La tentazione è forte anche per l’industria occidentale, affamata di competitività e dalla continua produzione.

Eppure, dietro il fascino lucente della perfezione industriale automatizzata, si allunga un’ombra che ci pone delle domande sul futuro di questo settore.

Che ne sarà di chi, a volte per generazioni, ha vissuto del rumore delle presse e del calore delle linee di montaggio? Che ne sarà di tutti i lavoratori che oggi producono negli stabilimenti oggetti di uso quotidiano dalla semplice forchetta, alle automobili e a tutti gli altri oggetti che noi utilizziamo?

Le conseguenze della continua automatizzazione, se non a misura d’uomo, potrebbero essere preoccupanti.

Quartieri costruiti intorno alle fabbriche rischiano di svuotarsi, le economie locali di collassare.

Alcuni vedono un futuro nel quale l’essere umano supervisiona e programma, anziché assemblare; altri temono un esodo forzato verso lavori precari, in una rincorsa disperata a reinventarsi continuamente.

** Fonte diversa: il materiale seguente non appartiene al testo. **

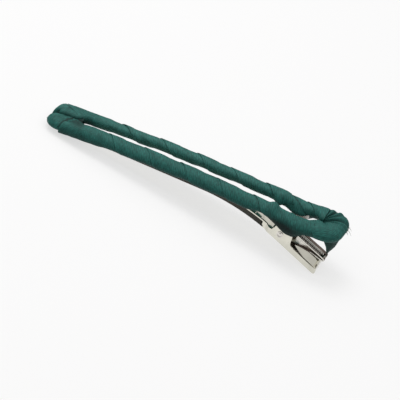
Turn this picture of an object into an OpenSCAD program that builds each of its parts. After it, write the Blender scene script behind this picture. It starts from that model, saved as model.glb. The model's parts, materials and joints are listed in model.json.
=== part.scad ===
// Duckbill hair clip: a hollow sprung frame wound with satin ribbon over a bare metal jaw and lever.
// Everything is drawn along the frame's own plane: X from the tip to the tail, Y across, Z up.
// The clip is then laid on its arm tip and its lever end, as it rests on a flat surface.

/* [Frame] */
// Length of the ribbon-wound frame
clip_l = 75; // [70:1:80]
// How far the middle of the frame bows up above its ends
arch_rise = 1.7; // [1.4:0.1:2]
// Distance from the mid line to the middle of a rail, at the tip
rail_c_tip = 3.65; // [3.5:0.05:3.8]
// Distance from the mid line to the middle of a rail, at the tail
rail_c_tail = 4.55; // [4.45:0.05:4.65]
// Width of the metal strip inside each rail
rail_w = 2.0; // [1.6:0.1:2.2]
// Thickness of the frame's sheet metal
frame_t = 0.6; // [0.5:0.05:0.7]
// Outward slope of each rail, in degrees
dome = 22; // [15:1:24]

/* [Ribbon] */
// Width of a wound rail, across its slope
wound_w = 3.9; // [3.6:0.1:4]
// Thickness of a wound rail
wound_t = 2.7; // [2.4:0.1:2.8]
// Height of the step where one turn of ribbon laps the next
lap_h = 0.16; // [0.08:0.02:0.2]
// Distance from one turn of ribbon to the next
lap_pitch = 5.8; // [5:0.1:7]
// Thickness of the second layer near the hinge and tail
second_layer = 0.2; // [0.12:0.02:0.24]
// Drop of the gathered ribbon that hangs beside the hinge
gather_drop = 1.3; // [0.9:0.05:1.5]
// Depth of the pleats at the tail
pleat_h = 0.2; // [0.1:0.05:0.25]

/* [Lower jaw] */
// Thickness of the lower jaw's sheet metal
jaw_t = 0.45; // [0.4:0.05:0.5]
// Half width of the arm at its tip
arm_tip_half = 2.1; // [1.8:0.1:2.3]
// Half width of the arm where it meets the hinge
arm_root_half = 3.3; // [3.2:0.05:3.35]
// Half width of the hinge ears and the lever
lever_half = 3.75; // [3.75:0.05:3.8]
// Height of the turned-up edges
flange_h = 1.3; // [1.1:0.1:1.4]
// Slope of the lever below the frame, in degrees
lever_dip = 22.4; // [21:0.2:23]
// Where the lever ends, from the frame's tip
lever_end_x = 71.7; // [71:0.1:72.5]

/* [Hinge] */
// Radius of the hinge pin
pin_r = 0.5; // [0.45:0.05:0.55]
// Radial clearance of the pin in the ears
pin_gap = 0.05; // [0.03:0.01:0.08]
// Radius of the pin's flattened heads
pin_head_r = 0.72; // [0.65:0.01:0.8]

/* [Spring] */
// Width of the spring strip
spring_w = 3.4; // [3:0.1:3.6]
// Thickness of the spring strip
spring_t = 0.3; // [0.25:0.05:0.35]

/* [Hidden] */

// Frame
mid_x = clip_l / 2;
arch_r = (mid_x * mid_x + arch_rise * arch_rise) / (2 * arch_rise);
splay = atan((rail_c_tail - rail_c_tip) / clip_l);
core_gap = 0.1;               // between the metal and the ribbon
metal_tip_x = 1.4;            // where the metal begins and ends
metal_tail_x = 73.4;
tip_slot_x = 4.6;             // ends of the slot in the metal
tail_slot_x = 69.6;
tail_plan = [                 // outline of the metal at the tail, rounder on the near side
    [63, -6.5], [63.2, -5.4], [66, -4.75], [69, -4.2], [71, -3.7], [72.7, -2.6], [73.4, -1.2],
    [73.4, 2.6], [72.6, 4.1], [70.5, 5.2], [66.5, 6.5]
];

// Pivot and the frame's ears
pivot_x = 61.4;
pivot_z = -3.7;
ear_in_y = 2.65;
ear_in_t = 0.5;
ear_in_r = 1.15;
ear_root = [62.3, 65.6];      // where the frame's ear grows out of the rail
ear_shelf_t = 0.4;
ear_rise = 0.45;              // top of the ear above the line of the arch

// Lower jaw: underside line of the arm, bend and lever
arm_tip_x = 2.6;
arm_tip_z = -1.72;
arm_bend_x = 40;
arm_bend_z = -1.31;
bend_r = 52;
arm_rise = atan((arm_bend_z - arm_tip_z) / (arm_bend_x - arm_tip_x));
bend_cx = arm_bend_x + bend_r * sin(arm_rise);
bend_cz = arm_bend_z - bend_r * cos(arm_rise);
lever_x0 = bend_cx + bend_r * sin(lever_dip);
lever_z0 = bend_cz + bend_r * cos(lever_dip);
lever_end_z = lever_z0 - (lever_end_x - lever_x0) * tan(lever_dip);
foot_l = 0.22;                // small flat under the lever's end edge, where it rests
joggle_x = 57.5;              // where the arm steps out to the width of the ears
joggle_l = 0.8;
ear_front_x = 59.6;
ear_back_x = 64.4;
ear_top_z = -1.3;
ear_round = 1.7;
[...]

La corsa tecnologica non aspetta e il divario tra chi si adatta e chi resta indietro potrebbe diventare un abisso.

Così, quelle che oggi ci appaiono come meraviglie dell’ingegno potrebbero, domani, essere ricordate come il punto di non ritorno.

Tutto dipenderà da come sapremo governare la transizione, potremmo enunciare una nuova rivoluzione industriale, prima che le “fabbriche oscure” diventino simbolo non solo di progresso, ma anche del silenzio irreversibile di intere comunità di lavoratori.